Revista Anestesia

𝙴𝚕 𝚍𝚘𝚕𝚘𝚛 𝚜𝚎 𝚚𝚞𝚒𝚝𝚊 𝚌𝚘𝚗 𝚕𝚎𝚝𝚛𝚊𝚜

Nostalgia en chile verde con verdolagas

ILUSTRACION ALDO GR

Autor: Débora Hadaza

Últimamente se me han antojado mucho las verdolagas en chile verde.  Siempre que las pienso no puedo evitar recordar el terreno al que llegamos a vivir hace muchos años. La construcción estaba en obra negra y tapiaron las puertas y ventanas con madera, la “puerta de la entrada” era de costera -que no es más que “la piel de los árboles”-, por las noches se colaba todo el aire, no teníamos casi muebles ni dinero y comíamos casi a diario verdolagas que salíamos a recolectar al terreno baldío de atrás, también hongos. No le voy a decir porqué nuestro terreno era “tan fértil”, quizá usted pueda imaginarse el abono.

No voy a romantizar la pobreza, ni siquiera “esa” pobreza que yo viví de niña y de la que fingía no darme cuenta. Siempre he sido conforme, ha sido fácil para mí renunciar a los deseos de cosas, de antojos; si no hay no hay y ya, si sólo hay eso eso se come, y todo, lo que hay y lo que no, se agradece. No voy a romantizar mi infancia, esta vez ni siquiera voy a denostar “esa infancia” que fue la mía, sólo diré que la soledad me hizo leer mucho, que la tristeza o la decepción por ser excluida o despreciada la quemé con libros. No sé cuántos años soñé con pertenecer a un grupo, con que algunas personas, o alguna persona al menos, me reclamara como parte suya. Tampoco voy a romantizar la soledad, esa soledad que ha sido la mía, esa que a veces funciona muy bien porque puedo ir al cine sola, al café sola, puedo viajar sola y ser feliz. Pero a veces ha sido una maldita, una perra brava y rabiosa, a veces ha dolido hasta el hueso,  todavía sorprendo a la niña con los ojos llorosos deseando ser parte de algo o de alguien y sabiendo que nunca lo será. Desgraciadamente un excluido más otro excluido no forman un club de excluidos, sólo dos que no saben hacerse uno.

No voy a romantizar tampoco las verdolagas con chile verde porque no hace falta.

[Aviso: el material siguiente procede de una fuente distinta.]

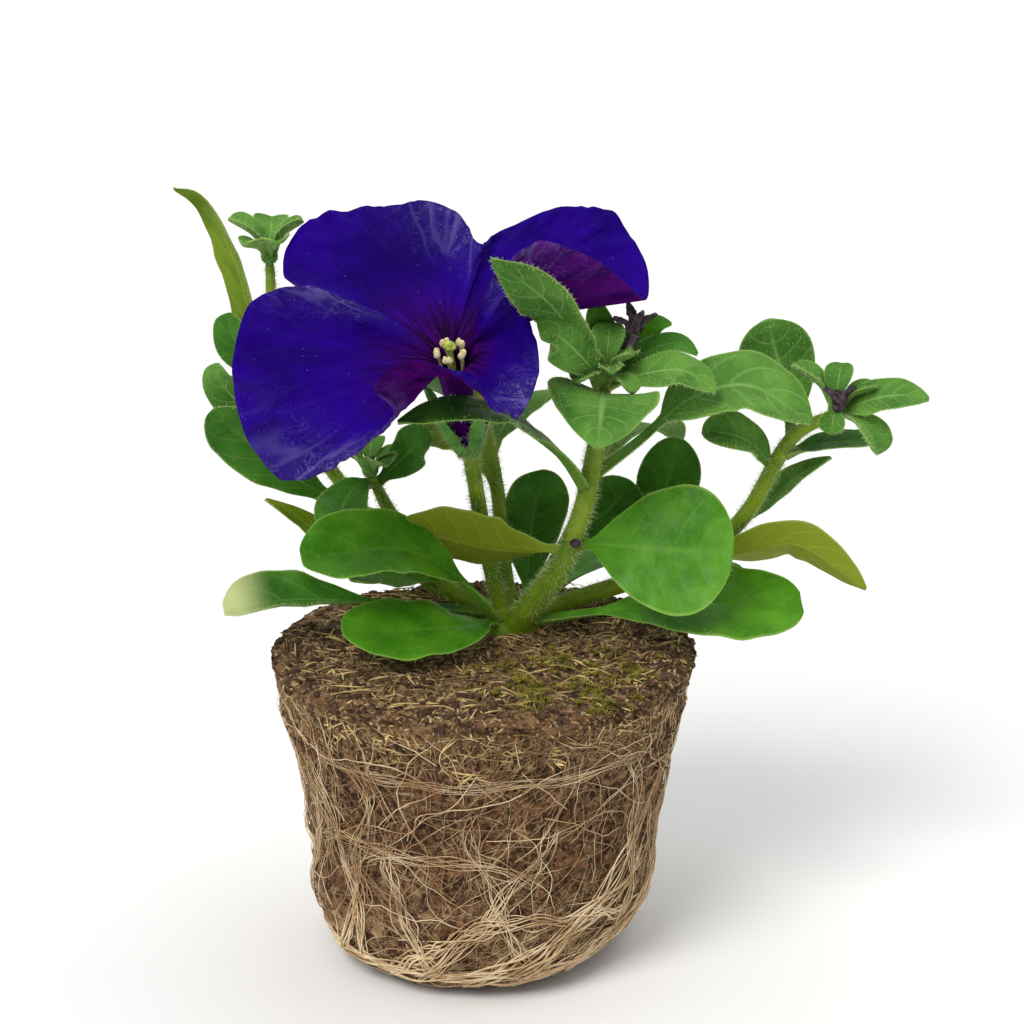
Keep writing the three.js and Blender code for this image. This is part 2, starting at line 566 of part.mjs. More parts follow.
// Flower: a funnel with five joined lobes. The limb is drawn by spokes from the throat,
// in order round the rim. Each has a turn where it leaves the throat, in degrees, a point
// on the rim and one half way in.
const spokes = [
  { turn: 49, rim: [31.5, -4, 136.5], half: [13, -5.4, 133.8] },
  { turn: 54, rim: [32, 6, 141.5], half: [15.6, 1.3, 138.2] },
  { turn: 60, rim: [25.7, 17, 149], half: [12.5, 4, 142] },
  { turn: 68, rim: [15.4, 17, 150], half: [6.4, 4, 140.8] },
  { turn: 77, rim: [3.5, 10, 146.8], half: [-0.4, 0, 138.3] },
  { turn: 83, rim: [-0.6, 4, 145.3], half: [-3.2, -4, 137.8] },
  { turn: 91, rim: [-4.4, 12, 149.6], half: [-5.6, 0, 138.7] },
  { turn: 98, rim: [-11.4, 16, 151.8], half: [-8.9, 2, 139.8] },
  { turn: 107, rim: [-19.5, 16, 150.6], half: [-13.1, 3, 140.2] },
  { turn: 119, rim: [-31.1, 15, 149.4], half: [-18.9, 3, 139] },
  { turn: 129, rim: [-37.6, 7, 145.7], half: [-21.7, 0, 137.3] },
  { turn: 138, rim: [-37.9, -1, 140.5], half: [-22.5, -5, 135.5] },
  { turn: 147, rim: [-27, -10, 138.1], half: [-16.4, -13, 134.1] },
  { turn: 160, rim: [-34.3, -14, 141.7], half: [-18.2, -17, 133.5] },
  { turn: 170, rim: [-43.5, -18, 139], half: [-24.4, -18, 132.8] },
  { turn: 192, rim: [-45.9, -30, 130.1], half: [-25.5, -24, 128.5] },
  { turn: 209, rim: [-43.4, -38, 119.5], half: [-25.3, -29, 124.1] },
  { turn: 224, rim: [-35.9, -43, 111.8], half: [-23.2, -34, 119.7] },
  { turn: 234, rim: [-24.7, -42, 115.3], half: [-17.6, -34, 120.6] },
  { turn: 240, rim: [-16.5, -38, 122.1], half: [-12.7, -31, 124] },
  { turn: 245, rim: [-19, -38, 127.8], half: [-11.6, -29, 127.3] },
  { turn: 253, rim: [-14.5, -40, 133.1], half: [-9.3, -31, 128.6] },
  { turn: 265, rim: [-8.7, -38, 133.1], half: [-7, -30, 128.4] },
  { turn: 286, rim: [-1.1, -36, 127.5], half: [-3.4, -29, 128.5] },
  { turn: 305, rim: [6, -34, 121], half: [0.2, -27, 125.5] },
  { turn: 331, rim: [9.8, -26, 123.8], half: [2.5, -23, 126.3] },
  { turn: 355, rim: [11, -19, 128.2], half: [4, -20, 129] },
  { turn: 18, rim: [8.9, -11.7, 135.2], half: [3.6, -16.9, 133] },
  { turn: 28, rim: [5.1, -14.6, 140.6], half: [1.1, -19.8, 135.8] },
  { turn: 36, rim: [2.7, -9, 142.2], half: [-0.3, -12.5, 136] },
  { turn: 41, rim: [11.2, -7.6, 148.6], half: [5.1, -9.4, 138] },
  { turn: 45, rim: [22.6, -9, 144.9], half: [8.9, -7.5, 136.1] },
];
const tubeRings = [
  { depth: tubeLength, radius: 2.0 },
  { depth: 13, radius: 2.4 },
  { depth: 5.5, radius: 2.9 },
  { depth: 1, radius: 4.4 },
];
const limbSteps = [3, 3.3, 3.7, 4.2, 4.6, 5];

function buildCorolla(grow) {
  const columns = 54;
  const loop = (key) => new THREE.CatmullRomCurve3(spokes.map((s) => vector(s[key])), true, 'catmullrom', 0.4);
  const rim = loop('rim');
  const half = loop('half');
  const turnAt = (place) => {
    const first = Math.floor(place);
    const [from, to] = [spokes[first].turn, spokes[(first + 1) % spokes.length].turn];
    const ahead = THREE.MathUtils.euclideanModulo(to - from, 360);
    return THREE.MathUtils.degToRad(from + ahead * (place - first));
  };
  const upper = tubeRings.slice(0, 3).concat(limbSteps).map(() => []);
  for (let column = 0; column < columns; column += 1) {
    const t = (1 - column / columns) % 1;
    const halfPoint = half.getPoint(t);
    const rimPoint = rim.getPoint(t);
    const turn = turnAt(t * spokes.length);
    const rings = tubeRings.map(({ depth, radius }) => onAxis(depth, radius, turn));
    const spoke = smoothPath([...rings, halfPoint, rimPoint]);
    const stations = [0, 1, 2, ...limbSteps];
    stations.forEach((station, row) => upper[row].push(spoke.getPoint(station / 5)));
  }
  const rows = upper.length;
  const lower = upper.map((line, row) => line.map((point, column) => {
    const before = upper[row][(column + columns - 1) % columns];
    const after = upper[row][(column + 1) % columns];
    const inner = upper[Math.max(0, row - 1)][column];
    const outer = upper[Math.min(rows - 1, row + 1)][column];
    const normal = after.clone().sub(before).cross(outer.clone().sub(inner)).normalize();
    const lowered = point.clone().addScaledVector(normal, -petalThickness - grow);
    point.addScaledVector(normal, grow);
    return lowered;
  }));
  return toSolid(sheetGeometry(upper, lower, true));
}

// Calyx: a cup at the foot of the tube, and five narrow sepals that stand round it.
function buildCalyx(grow) {
  const cup = tubeSolid([onAxis(tubeLength + calyxDepth), onAxis(tubeLength + 2), onAxis(tubeLength + gap)],
    [1.9, 2.7, 3.3], { sides: 8, steps: 3, grow });
  const parts = [cup];
  for (let k = 0; k < 5; k += 1) {
    const turn = (2 * Math.PI * k) / 5 + 0.3;
    const path = [onAxis(tubeLength + 2, 2, turn), onAxis(tubeLength - 5, 4.6, turn), onAxis(tubeLength - 13, 6.6, turn)];
    const face = onAxis(0, 1, turn).sub(vector(throat)).negate();
    parts.push(bladeSolid({ kind: 'sepal', width: 3.6, face, path, stalk: 0.9 }, { rows: 3, columns: 3, grow }));
  }
  return fuse(parts);
}

function buildPistil() {
  const style = tubeSolid([onAxis(tubeLength), onAxis(12), onAxis(-1.2)], [0.9, 0.55, 0.5], { sides: 5, steps: 5 });
  return fuse([style, ballSolid(onAxis(-1.8), [1.25, 1.1, 0.9], 0, 8)]);
}

function buildStamens() {
  const foot = new THREE.TorusGeometry(1.35, 0.3, 3, 9);
  foot.applyQuaternion(new THREE.Quaternion().setFromUnitVectors(new THREE.Vector3(0, 0, 1), axis));
  const place = onAxis(tubeLength - 1.2);
  foot.translate(place.x, place.y, place.z);
  const parts = [toSolid(foot)];
  for (let k = 0; k < 5; k += 1) {
    const turn = (2 * Math.PI * k) / 5 - 0.5;
    const filament = [onAxis(tubeLength - 1.2, 1.35, turn), onAxis(12, 1.55, turn), onAxis(-0.2, 2.5, turn)];
    parts.push(tubeSolid(filament, [0.35, 0.35, 0.38], { sides: 3, steps: 3 }));
    parts.push(ballSolid(onAxis(-0.6, 2.6, turn), [1.1, 0.9, 0.9]));
  }
  return fuse(parts);
}

// Dry buds: the dark shrivelled sepals of a spent flower on a short stalk.
const dryBuds = [
  { name: 'dry_bud_front', path: [[24.6, -2, 121], [28, -0.5, 125], [29.8, 0, 128.5]], turn: 20, length: 6 },
  { name: 'dry_bud_right', path: [[69.9, 2, 113.2], [70.2, -0.4, 114.2]], turn: -85, length: 4 },
];

function buildDryBud({ path, turn, length }) {
  const points = path.map(vector);
  const top = points[points.length - 1];
  const parts = [tubeSolid(points, [0.8, 1.3], { sides: 5, steps: 2 })];
  for (let k = 0; k < 4; k += 1) {
    const lean = [turn + 90 * k, 48 + 12 * (k % 2), length + (k % 2), 1.7];
    parts.push(bladeSolid(sprayBlade(top, lean, 'sepal'), { rows: 2, columns: 3 }));
  }
  return fuse(parts);
}

function buildScar() {
  return ballSolid(new THREE.Vector3(18.4, -1.6, 86.2), [1.1, 1.2, 1.0]);
}

// Assembly: each piece keeps a small gap to those placed before it.
const group = new THREE.Group();
const placed = [];

function addNode(name, solid, material) {
  const mesh = new THREE.Mesh(toGeometry(solid), material);
  mesh.name = name;
  group.add(mesh);
}

function clearOfPlaced(solid) {
  const cut = placed.reduce((rest, other) => rest.subtract(other), solid);
  return largestPiece(cut);
}

addNode('peat_block', buildPeatBlock(), materials.peat);
addNode('root_net', buildRootNet(), materials.root);
addNode('stems', buildStems(0), materials.stem);
placed.push(buildStems(gap));

addNode('corolla', buildCorolla(0), materials.petal);
addNode('pistil', buildPistil(), materials.stigma);
addNode('stamens', clearOfPlaced(buildStamens()), materials.anther);
addNode('calyx', clearOfPlaced(buildCalyx(0)), finish(leafGreen, 0.7));
placed.push(buildCorolla(gap), buildCalyx(gap));

for (const shoot of shootTips) {
  addNode(shoot.name, clearOfPlaced(buildShootTip(shoot, 0)), finish(leafPale, 0.7));
  placed.push(buildShootTip(shoot, gap));
}
for (const blade of leaves) {
  const grid = blade.width > 14 ? { rows: 6, columns: 5 } : { rows: 4, columns: 3 };
  addNode(blade.name, clearOfPlaced(bladeSolid(blade, grid)), finish(blade.color, 0.7));
  placed.push(bladeSolid(blade, { ...grid, grow: gap }));
}
for (const bud of dryBuds) {
  addNode(bud.name, clearOfPlaced(buildDryBud(bud)), materials.dry);
}
addNode('node_scar', clearOfPlaced(buildScar()), materials.dry);

export default group;
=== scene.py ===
import math

import bpy
import numpy as np
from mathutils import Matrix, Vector, noise


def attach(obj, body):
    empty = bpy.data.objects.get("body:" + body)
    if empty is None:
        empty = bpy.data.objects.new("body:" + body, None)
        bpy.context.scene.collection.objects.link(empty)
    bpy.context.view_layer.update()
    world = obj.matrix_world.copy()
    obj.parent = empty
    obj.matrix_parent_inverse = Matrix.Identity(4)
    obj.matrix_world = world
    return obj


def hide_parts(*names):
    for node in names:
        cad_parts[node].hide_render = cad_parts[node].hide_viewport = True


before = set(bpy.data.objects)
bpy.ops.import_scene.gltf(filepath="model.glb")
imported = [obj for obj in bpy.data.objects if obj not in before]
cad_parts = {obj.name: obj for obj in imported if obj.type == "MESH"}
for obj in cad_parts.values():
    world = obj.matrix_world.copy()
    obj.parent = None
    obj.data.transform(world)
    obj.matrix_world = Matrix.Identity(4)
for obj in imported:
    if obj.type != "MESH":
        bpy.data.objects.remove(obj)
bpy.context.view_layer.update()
mm = 0.001
print("frame loaded")


def unit(v):
    v = np.asarray(v, float)
    return v / np.maximum(np.linalg.norm(v, axis=-1, keepdims=True), 1e-12)


def smoothStep(low, high, x):
    t = np.clip((np.asarray(x, float) - low) / (high - low), 0, 1)
    return t * t * (3 - 2 * t)


def hermite(p0, p1, p2, p3, w, tension):
    a = (p2 - p0) * tension
    b = (p3 - p1) * tension
    return (2 * p1 - 2 * p2 + a + b) * w ** 3 + (-3 * p1 + 3 * p2 - 2 * a - b) * w ** 2 + a * w + p1


def openCurve(points, t, tension=0.5):
    p = np.asarray(points, float)
    p = np.vstack([2 * p[0] - p[1], p, 2 * p[-1] - p[-2]])
    place = np.clip(np.asarray(t, float), 0, 1) * (len(p) - 3)
    i = np.minimum(place.astype(int), len(p) - 4)
    w = (place - i)[:, None]
    return hermite(p[i], p[i + 1], p[i + 2], p[i + 3], w, tension)


def closedCurve(points, t, tension=0.4):
    p = np.asarray(points, float)
    n = len(p)
    place = (np.asarray(t, float) % 1) * n
    i = place.astype(int)
    w = (place - i)[:, None]
    return hermite(p[(i - 1) % n], p[i % n], p[(i + 1) % n], p[(i + 2) % n], w, tension)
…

Me encanta el chile verde, las enchiladas suizas verdes, la salsa verde en las memelas. Las verdolagas  son otro rollo, son las manos manchadas de mi abuelita, el olor a tierra mojada, perseguir conejos en la oscuridad, sentir que vivíamos en el campo aunque el terreno estaba en la ciudad, al aire colándose por las costeras, ver un sólo canal en blanco y negro en una tele del año del caldo, una pobreza que a veces se sentía idílica, pero que a veces también dolía porque las niñas tenían zapatos casi todas iguales, mochilas casi iguales y hablaban de cosas que yo ni siquiera me podía imaginar. Las verdolagas me recuerdan que cuando no cuento con nadie cuento conmigo, que puedo ser buena compañía aun cuando nadie lo cree, que puedo hacerme reír, pensar, que incluso en noches de lluvia, aire y frío me puedo abrazar y mantener caliente, que para consolarme no necesito a nadie más que a mí; y sobre todo que esto no es egocentrismo sino supervivencia.

Prepararme ahora verdolagas en es como un manifiesto de orgullo ante la pobreza, la soledad y la lectura; como un cobertizo contra el frío, contra la falta de café, contra el abandono y exclusión; como un conjuro para traer con la mente la voz mi abuelita y sus manos pecosas haciéndome piojito, como hacer sonar la bolsa del alimento para atraer a los conejos, como volver a mi infancia con menos realidad y por lo tanto más soportable. Pura nostalgia con sabor a tierra y demasiado verde.